[Begin]
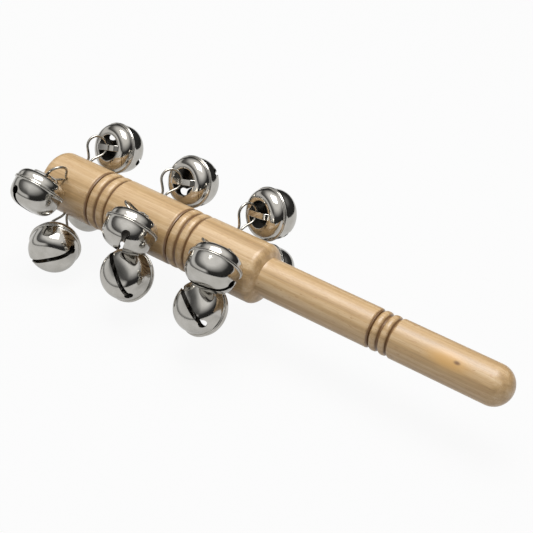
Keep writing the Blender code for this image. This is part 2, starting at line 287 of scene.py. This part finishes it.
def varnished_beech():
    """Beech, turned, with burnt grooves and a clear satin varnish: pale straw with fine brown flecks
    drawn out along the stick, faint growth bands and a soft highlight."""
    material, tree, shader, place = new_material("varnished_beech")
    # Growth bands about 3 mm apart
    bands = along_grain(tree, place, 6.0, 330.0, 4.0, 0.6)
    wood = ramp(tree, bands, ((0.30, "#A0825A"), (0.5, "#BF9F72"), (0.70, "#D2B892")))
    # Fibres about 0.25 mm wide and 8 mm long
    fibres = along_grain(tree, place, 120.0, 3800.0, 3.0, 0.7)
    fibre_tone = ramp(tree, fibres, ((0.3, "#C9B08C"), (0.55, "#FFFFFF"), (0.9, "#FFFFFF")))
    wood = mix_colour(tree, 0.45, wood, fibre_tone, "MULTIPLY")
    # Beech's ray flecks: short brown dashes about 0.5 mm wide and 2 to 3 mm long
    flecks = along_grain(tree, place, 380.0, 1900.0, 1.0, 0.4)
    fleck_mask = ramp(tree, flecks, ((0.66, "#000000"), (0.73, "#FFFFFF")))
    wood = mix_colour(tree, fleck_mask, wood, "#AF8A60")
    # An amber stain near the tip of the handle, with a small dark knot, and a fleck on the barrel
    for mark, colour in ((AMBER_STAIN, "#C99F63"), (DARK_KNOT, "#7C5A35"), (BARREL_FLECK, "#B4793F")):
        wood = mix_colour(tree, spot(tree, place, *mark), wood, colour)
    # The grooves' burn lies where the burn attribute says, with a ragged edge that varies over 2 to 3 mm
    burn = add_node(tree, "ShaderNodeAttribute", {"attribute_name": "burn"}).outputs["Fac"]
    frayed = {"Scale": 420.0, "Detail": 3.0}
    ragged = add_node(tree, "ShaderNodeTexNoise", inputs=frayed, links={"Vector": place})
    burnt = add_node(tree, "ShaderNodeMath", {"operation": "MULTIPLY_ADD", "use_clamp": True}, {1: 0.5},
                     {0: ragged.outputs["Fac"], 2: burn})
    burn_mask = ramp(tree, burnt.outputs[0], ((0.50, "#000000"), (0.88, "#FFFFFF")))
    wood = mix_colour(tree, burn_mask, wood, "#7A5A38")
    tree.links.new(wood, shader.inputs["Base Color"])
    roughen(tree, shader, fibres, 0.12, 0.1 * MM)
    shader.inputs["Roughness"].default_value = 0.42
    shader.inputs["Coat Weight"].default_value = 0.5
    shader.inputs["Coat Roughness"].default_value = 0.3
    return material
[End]
• _Aim of the exercise_: Reproduce the listing in full. Keep it exactly as written.

• _Exercise response_:
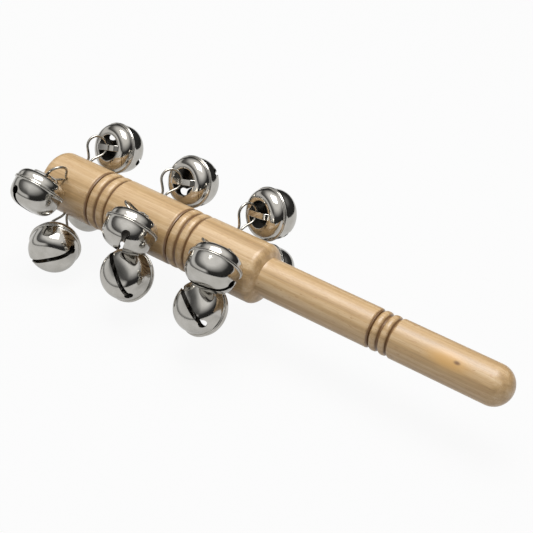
Keep writing the Blender code for this image. This is part 2, starting at line 287 of scene.py. This part finishes it.
def varnished_beech():
    """Beech, turned, with burnt grooves and a clear satin varnish: pale straw with fine brown flecks
    drawn out along the stick, faint growth bands and a soft highlight."""
    material, tree, shader, place = new_material("varnished_beech")
    # Growth bands about 3 mm apart
    bands = along_grain(tree, place, 6.0, 330.0, 4.0, 0.6)
    wood = ramp(tree, bands, ((0.30, "#A0825A"), (0.5, "#BF9F72"), (0.70, "#D2B892")))
    # Fibres about 0.25 mm wide and 8 mm long
    fibres = along_grain(tree, place, 120.0, 3800.0, 3.0, 0.7)
    fibre_tone = ramp(tree, fibres, ((0.3, "#C9B08C"), (0.55, "#FFFFFF"), (0.9, "#FFFFFF")))
    wood = mix_colour(tree, 0.45, wood, fibre_tone, "MULTIPLY")
    # Beech's ray flecks: short brown dashes about 0.5 mm wide and 2 to 3 mm long
    flecks = along_grain(tree, place, 380.0, 1900.0, 1.0, 0.4)
    fleck_mask = ramp(tree, flecks, ((0.66, "#000000"), (0.73, "#FFFFFF")))
    wood = mix_colour(tree, fleck_mask, wood, "#AF8A60")
    # An amber stain near the tip of the handle, with a small dark knot, and a fleck on the barrel
    for mark, colour in ((AMBER_STAIN, "#C99F63"), (DARK_KNOT, "#7C5A35"), (BARREL_FLECK, "#B4793F")):
        wood = mix_colour(tree, spot(tree, place, *mark), wood, colour)
    # The grooves' burn lies where the burn attribute says, with a ragged edge that varies over 2 to 3 mm
    burn = add_node(tree, "ShaderNodeAttribute", {"attribute_name": "burn"}).outputs["Fac"]
    frayed = {"Scale": 420.0, "Detail": 3.0}
    ragged = add_node(tree, "ShaderNodeTexNoise", inputs=frayed, links={"Vector": place})
    burnt = add_node(tree, "ShaderNodeMath", {"operation": "MULTIPLY_ADD", "use_clamp": True}, {1: 0.5},
                     {0: ragged.outputs["Fac"], 2: burn})
    burn_mask = ramp(tree, burnt.outputs[0], ((0.50, "#000000"), (0.88, "#FFFFFF")))
    wood = mix_colour(tree, burn_mask, wood, "#7A5A38")
    tree.links.new(wood, shader.inputs["Base Color"])
    roughen(tree, shader, fibres, 0.12, 0.1 * MM)
    shader.inputs["Roughness"].default_value = 0.42
    shader.inputs["Coat Weight"].default_value = 0.5
    shader.inputs["Coat Roughness"].default_value = 0.3
    return material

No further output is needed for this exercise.